Aim: Your task is to reproduce word for word the lines running from the line containing "for thing in" to the line containing "from mathutils import Matrix, Vector", inclusive. Nothing else belongs in the answer.
§
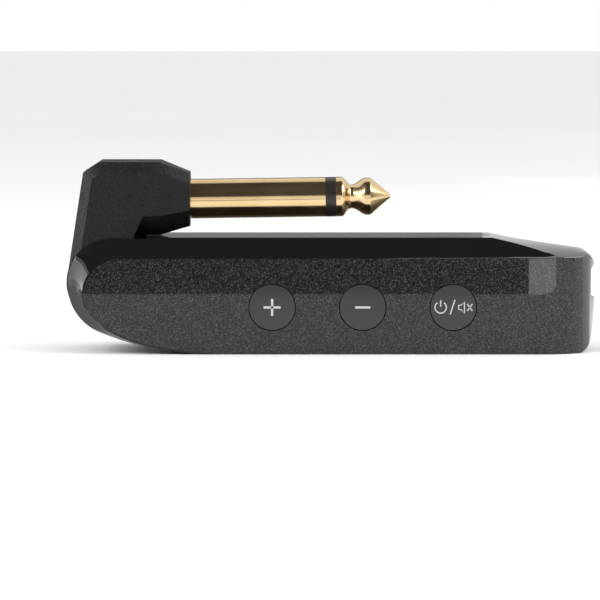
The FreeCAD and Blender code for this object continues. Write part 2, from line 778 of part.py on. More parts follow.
BUSH_BORE = "pin_radius + running_gap"
ring("near_bush", "bush_radius", BUSH_BORE, (f"0 - {bush_seat} + 0.02", "0 - slot_width / 2"))
ring("far_bush", "bush_radius", BUSH_BORE, ("slot_width / 2", f"{bush_seat} - 0.02"))
ring("friction_washer", "washer_radius", f"{BUSH_BORE} + 0.2",
     ("0 - slot_width / 2", "washer_thickness + 0.1 - slot_width / 2"))
POCKET = "(knuckle_width / 2 - washer_pocket)"
ring("detent_spring", "washer_radius", f"{BUSH_BORE} + 0.05", (POCKET, f"{POCKET} + washer_thickness"))

pin_outside = rod("pin_outside", "y", "pin_radius", ("0 - pin_length / 2", "pin_length / 2"), HINGE)
pin_inside = rod("pin_inside", "y", "pin_bore", ("0 - pin_length", "pin_length"), HINGE)
pin_window = block("pin_window", (f"{HINGE_X} - pin_radius", f"{HINGE_X} + pin_radius"), ("0 - 1.6", "1.6"),
                   (HINGE_Z, f"{HINGE_Z} + pin_radius"))
keep("hinge_pin", cut("hinge_pin", pin_outside, pin_inside, pin_window))


# ---------------------------------------------------------------- plug arm

LEAN = "arm_lean * 1 deg"
WALL_FOOT = (f"{HINGE_X} - knuckle_radius * cos({LEAN})", f"{HINGE_Z} + knuckle_radius * sin({LEAN})")
ARM_TOP = "(body_height + arm_height)"
SHOULDER_Z = f"({ARM_TOP} - shoulder_drop)"
NECK_RIGHT = f"({HINGE_X} + neck_length)"
neck_corners = [
    WALL_FOOT,
    (f"{WALL_FOOT[0]} + ({SHOULDER_Z} - ({WALL_FOOT[1]})) * tan({LEAN})", SHOULDER_Z),
    (from_left("shoulder_setback"), ARM_TOP),
    (NECK_RIGHT, ARM_TOP),
    (NECK_RIGHT, "body_height + plug_height - 2.4"),
    (f"{NECK_RIGHT} - neck_undercut", "body_height - 0.4"),
    (f"{HINGE_X} + knuckle_radius * 0.4", f"{HINGE_Z} + knuckle_radius * 0.8"),
    (HINGE_X, HINGE_Z),
]


def edges_through(shape, wanted):
    """The names of the edges whose middles are in a list of places."""
    names = []
    for number, edge in enumerate(shape.Edges, start=1):
        middle = edge.CenterOfMass
        if any(middle.distanceToPoint(spot) < 0.01 for spot in wanted):
            names.append(f"Edge{number}")
    return names


def bevel(owner, name, wanted, size):
    doc.recompute()
    base = owner.Tip
    chamfer = owner.newObject("PartDesign::Chamfer", name)
    chamfer.Base = (base, edges_through(base.Shape, wanted))
    bind(chamfer, Size=size)
    owner.Tip = chamfer
    return chamfer


neck = body("neck")
pad(neck, "neck_pad", outline(neck, "neck_outline", "XZ_Plane", neck_corners), "knuckle_width",
    both_ways=True)
neck_spots = [Vector(value(x), 0, value(z)) for x, z in neck_corners]
ridges = []
for start, end in zip(neck_spots[:3], neck_spots[1:4]):
    for side in (-1, 1):
        ridges.append((start + end) / 2 + Vector(0, side * value("knuckle_width") / 2, 0))
bevel(neck, "neck_bevel", ridges, "arm_bevel")

knuckle = body("knuckle")
place(knuckle, HINGE_X, 0, HINGE_Z)
pad(knuckle, "knuckle_pad", circle(knuckle, "knuckle_outline", "XZ_Plane", "knuckle_radius"),
    "knuckle_width", both_ways=True)


def barrel_section(half_wide, low, high, low_side, high_side, low_top, high_top):
    """An eight-sided section: its sides, then the narrower flats above and below."""
    return [
        (f"0 - {low_top}", low), (low_top, low), (half_wide, low_side), (half_wide, high_side),
        (high_top, high), (f"0 - {high_top}", high), (f"0 - {half_wide}", high_side),
        (f"0 - {half_wide}", low_side),
    ]


ARM_FLOOR = "(body_height + arm_lift)"
BARREL_X = from_left("hinge_setback + barrel_length")
barrel_root = barrel_section(
    "(knuckle_width / 2)", ARM_FLOOR, ARM_TOP, f"({PLUG_Z} - 2.4)", f"({ARM_TOP} - arm_bevel)",
    "(knuckle_width / 2 - 3.6)", "(knuckle_width / 2 - arm_bevel)")
barrel_mouth = barrel_section(
    "(barrel_end_width / 2)", f"({PLUG_Z} - barrel_end_height / 2)", f"({PLUG_Z} + barrel_end_height / 2)",
    f"({PLUG_Z} - 1.6)", f"({PLUG_Z} + 2.6)", "(barrel_end_width / 2 - 2.8)",
    "(barrel_end_width / 2 - 1.6)")
barrel = body("barrel")
root = outline(barrel, "barrel_root", "YZ_Plane", barrel_root, BARREL_X)
pad(barrel, "barrel_pad", root, f"{BARREL_X} - ({NECK_RIGHT}) + 2", backwards=True)
mouth = outline(barrel, "barrel_mouth", "YZ_Plane", barrel_mouth, MOUTH_X)
taper = barrel.newObject("PartDesign::AdditiveLoft", "barrel_taper_loft")
taper.Profile = root
taper.Sections = [mouth]
taper.Ruled = True
barrel.Tip = taper
arm_outside = join("arm_outside", neck, knuckle, barrel)


def tilt(thing):
    """Turn a piece made along the plug's own axis to where the plug points."""
    place(thing, MOUTH_X, 0, PLUG_Z)
    thing.Placement.Rotation = Rotation(Vector(0, -1, 0), value("plug_tilt"))
    thing.setExpression("Placement.Rotation.Axis.y", "-1")
    thing.setExpression("Placement.Rotation.Angle", rule("plug_tilt"))
    return thing


def turned(node, corners):
    """A piece turned about the plug's axis: places along it from the arm's mouth, and radii."""
    owner = body(node + "_form")
    spin(owner, node + "_turn", outline(owner, node + "_outline", "XZ_Plane", corners))
    return tilt(owner)


TAIL = "(0 - 5)"
FLANGE = f"({TAIL} - flange_thickness)"
SHANK = "(plug_radius - shank_step)"
plug_hole = turned("plug_hole", [
    ("1", "0"), ("1", f"{SHANK} + 0.02"), (TAIL, f"{SHANK} + 0.02"), (TAIL, "flange_radius + 0.05"),
    (f"{FLANGE} - 0.8", "flange_radius + 0.05"), (f"{FLANGE} - 0.8", "0")])

terminal_room = block(
    "terminal_room", (from_left("shoulder_setback - 0.2"), f"{MOUTH_X} - 6.6"), ("0 - 5.2", "5.2"),
    (f"{PLUG_Z} - 3.6", f"{PLUG_Z} + 1.9"))
wire_duct = block(
    "wire_duct", (from_left("shoulder_setback - 0.2"), f"{HINGE_X} + 1.9"), ("0 - 2.2", "2.2"),
    (f"{HINGE_Z} + pin_radius - 0.6", f"{PLUG_Z} - 3.5"))
pin_hole = rod("pin_hole", "y", "pin_radius + 0.01", ("0 - 20", "20"), HINGE)
pockets = [
    rod(f"{side}_pocket", "y", "washer_radius + 0.2", span, HINGE)
    for side, span in (("near", ("0 - 20", f"0 - {POCKET}")), ("far", (POCKET, "20")))
]

ARM_SCREWS = {
    "low": (from_left("3.4"), f"{HINGE_Z} + 6.8"),
    "high": (from_left("11"), f"{PLUG_Z} + 3.1"),
}
HEAD_FACE = "(knuckle_width / 2 - 0.9)"
arm_screw_heads = [
    rod(f"arm_head_{spot}", "y", "1.1", (f"{HEAD_FACE} - 0.7", HEAD_FACE), where)
    for spot, where in ARM_SCREWS.items()
]
arm_screw_shanks = [
    rod(f"arm_shank_{spot}", "y", "0.7", ("0 - 4", f"{HEAD_FACE} - 0.6"), where)
    for spot, where in ARM_SCREWS.items()
]
keep("arm_screws", group("arm_screws", *[
    join(f"arm_screw_{number}", *pair)
    for number, pair in enumerate(zip(arm_screw_heads, arm_screw_shanks))]))
arm_screw_wells = [
    rod(f"arm_well_{spot}", "y", "1.15", (f"{HEAD_FACE} - 0.72", "20"), where)
    for spot, where in ARM_SCREWS.items()
]
arm_screw_holes = [
    rod(f"arm_hole_{spot}", "y", "0.71", ("0 - 4.1", "20"), where)
    for spot, where in ARM_SCREWS.items()
]
for word, span in (("near", ("0 - 20", "0")), ("far", ("0", "20"))):
    bounds = block(word + "_bounds", (from_left("0 - 5"), from_left("30")), span, ("0", "40"))
    keep(f"{word}_arm_shell", cut(
        f"{word}_arm_shell", overlap(word + "_arm_half", arm_outside, bounds), plug_hole,
        terminal_room, wire_duct, pin_hole, *pockets, *arm_screw_holes, *arm_screw_wells))


# ---------------------------------------------------------------- plug

RING_END = "(sleeve_length + ring_length)"
TUBE_BORE = "(tip_rod_radius + 0.02)"
keep("plug_sleeve", turned("plug_sleeve", [
    (FLANGE, "tube_radius + 0.02"), (FLANGE, "flange_radius"), (TAIL, "flange_radius"),
    (TAIL, SHANK), ("0.1", SHANK), ("0.1", "plug_radius"),
    ("sleeve_length", "plug_radius"), ("sleeve_length", "tube_radius + 0.02")]))
keep("plug_ring", turned("plug_ring", [
    ("sleeve_length", TUBE_BORE), ("sleeve_length", "plug_radius"), (RING_END, "plug_radius"),
    (RING_END, TUBE_BORE)]))
keep("plug_tube", turned("plug_tube", [
    (f"{FLANGE} - 0.7", TUBE_BORE), (f"{FLANGE} - 0.7", "tube_radius"),
    ("sleeve_length", "tube_radius"), ("sleeve_length", TUBE_BORE)]))
keep("plug_tip", turned("plug_tip", [
    (f"{FLANGE} - 2.8", "0"), (f"{FLANGE} - 2.8", "tip_rod_radius"), (RING_END, "tip_rod_radius"),
    (RING_END, "plug_radius"), (f"{RING_END} + 0.9", "plug_radius"),
    (f"{RING_END} + 2.35", "plug_radius * 0.6"), (f"{RING_END} + 4.7", "plug_radius - 0.18"),
    (f"{RING_END} + 5.2", "plug_radius - 0.13"), (f"{RING_END} + 5.7", "plug_radius - 0.25"),
    (f"{RING_END} + tip_length", "0.5"), (f"{RING_END} + tip_length", "0")]))
keep("sleeve_lug", turned("sleeve_lug", [
    (f"{FLANGE} - 0.4", "tube_radius + 0.15"), (f"{FLANGE} - 0.4", "3.2"), (FLANGE, "3.2"),
    (FLANGE, "tube_radius + 0.15")]))
keep("tip_lug", turned("tip_lug", [
    (f"{FLANGE} - 1.9", TUBE_BORE), (f"{FLANGE} - 1.9", "1.75"), (f"{FLANGE} - 1.4", "1.75"),
    (f"{FLANGE} - 1.4", TUBE_BORE)]))

WIRE_X = f"({HINGE_X} + 0.3)"
WIRE_END = f"({HINGE_Z} + 0.6)"
keep("jack_wires", feature("jack_wires", Part.makeCompound([
    wire_run((f"{MOUTH_X} + {FLANGE} - {back}", y, f"{PLUG_Z} - {drop}"),
             (bend_x, y, f"{PLUG_Z} - {drop}"), (bend_x, y, WIRE_END), 1.3, 0.3)
    for back, y, drop, bend_x in (
        ("1.95", "0 - 0.5", "1.6", WIRE_X), ("0.45", "0.5", "2.9", f"{WIRE_X} - 0.8"))])))


# ---------------------------------------------------------------- check and write

doc.recompute()
for thing in doc.Objects:
    if "Invalid" in thing.State or "Error" in thing.State:
        raise RuntimeError(f"{thing.Name} could not be made: {thing.State}")
for node, thing in PARTS.items():
    shape = thing.Shape
    if shape.isNull() or not shape.isValid() or not shape.Solids:
        raise RuntimeError(f"{node} has no sound solid")

os.makedirs("parts", exist_ok=True)
for node, thing in PARTS.items():
    thing.Shape.exportStep(os.path.join("parts", node + ".step"))
    print(f"{node}: {len(thing.Shape.Solids)} solid(s), {thing.Shape.Volume:.1f} mm3")
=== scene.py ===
# %% [markdown]
# # A wireless guitar transmitter with a fold-out plug
#
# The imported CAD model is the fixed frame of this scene: every piece of the real object already
# lies where it belongs, in metres. This file gives those pieces their looks. It starts by loading
# the frame.

# %% Load the frame
import json
import math

import bmesh
import bpy
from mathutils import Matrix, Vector


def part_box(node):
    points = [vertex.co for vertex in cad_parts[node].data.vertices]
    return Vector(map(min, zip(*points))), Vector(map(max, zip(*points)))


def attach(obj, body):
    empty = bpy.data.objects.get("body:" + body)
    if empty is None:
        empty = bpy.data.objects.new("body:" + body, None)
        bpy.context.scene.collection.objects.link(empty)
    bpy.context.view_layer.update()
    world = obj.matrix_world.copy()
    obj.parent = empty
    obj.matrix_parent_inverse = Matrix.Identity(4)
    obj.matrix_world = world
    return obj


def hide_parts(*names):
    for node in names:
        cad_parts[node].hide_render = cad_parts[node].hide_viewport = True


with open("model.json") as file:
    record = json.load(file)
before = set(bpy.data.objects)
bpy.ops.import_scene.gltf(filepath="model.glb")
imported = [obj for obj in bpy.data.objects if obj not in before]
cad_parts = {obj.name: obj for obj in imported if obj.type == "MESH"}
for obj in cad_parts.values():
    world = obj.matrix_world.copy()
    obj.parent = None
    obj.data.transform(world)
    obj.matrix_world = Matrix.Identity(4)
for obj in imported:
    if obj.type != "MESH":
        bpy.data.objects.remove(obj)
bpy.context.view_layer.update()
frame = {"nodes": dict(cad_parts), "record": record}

MM = 0.001
nodes = frame["nodes"]
print("nodes in the frame:", len(nodes))

# %% [markdown]
# Places come from the frame, never from guesses. The plug's axis is one of the record's mounts, and
# each key, badge and screw is placed from the box of its own node.

# %% Places read from the frame
mounts = {mount["name"]: mount for mount in frame["record"]["mounts"]}
plug = mounts["instrument_plug"]
plug_point = Vector(plug["pos_m"])
plug_axis = Vector(plug["axis"]).normalized()
plug_radius = plug["dims"]["r_mm"] * MM


def middle(node):
    low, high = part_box(node)
    return (low + high) / 2


print("plug at", [round(v / MM, 2) for v in plug_point], "radius", round(plug_radius / MM, 3))

# %% [markdown]
# ## Shared surface effects
#
# Real surfaces are never one flat value. Three small node groups give the variation that most
# materials here share. A group puts out only values that change over the surface, and the shader
# itself stays in each material.
#
# - `Moulded grain` is the fine spark-eroded texture of a plastic mould: a height and a roughness.
# - `Handling marks` is faint smears and hairline scratches, as a roughness.
# - `Metal flake` is a lacquer with tiny flakes, each with its own brightness and tilt.

# %% Helpers that build node groups
def new_group(name, inputs, outputs):
    group = bpy.data.node_groups.new(name, "ShaderNodeTree")
    for label, default in inputs:
        kind = "NodeSocketVector" if default is None else "NodeSocketFloat"
        socket = group.interface.new_socket(label, in_out="INPUT", socket_type=kind)
        if default is not None:
            socket.default_value = default
    for label, kind in outputs:
        group.interface.new_socket(label, in_out="OUTPUT", socket_type=kind)
    return group, group.nodes.new("NodeGroupInput"), group.nodes.new("NodeGroupOutput")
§
Answer:
for thing in doc.Objects:
    if "Invalid" in thing.State or "Error" in thing.State:
        raise RuntimeError(f"{thing.Name} could not be made: {thing.State}")
for node, thing in PARTS.items():
    shape = thing.Shape
    if shape.isNull() or not shape.isValid() or not shape.Solids:
        raise RuntimeError(f"{node} has no sound solid")

os.makedirs("parts", exist_ok=True)
for node, thing in PARTS.items():
    thing.Shape.exportStep(os.path.join("parts", node + ".step"))
    print(f"{node}: {len(thing.Shape.Solids)} solid(s), {thing.Shape.Volume:.1f} mm3")
=== scene.py ===
# %% [markdown]
# # A wireless guitar transmitter with a fold-out plug
#
# The imported CAD model is the fixed frame of this scene: every piece of the real object already
# lies where it belongs, in metres. This file gives those pieces their looks. It starts by loading
# the frame.

# %% Load the frame
import json
import math

import bmesh
import bpy
from mathutils import Matrix, Vector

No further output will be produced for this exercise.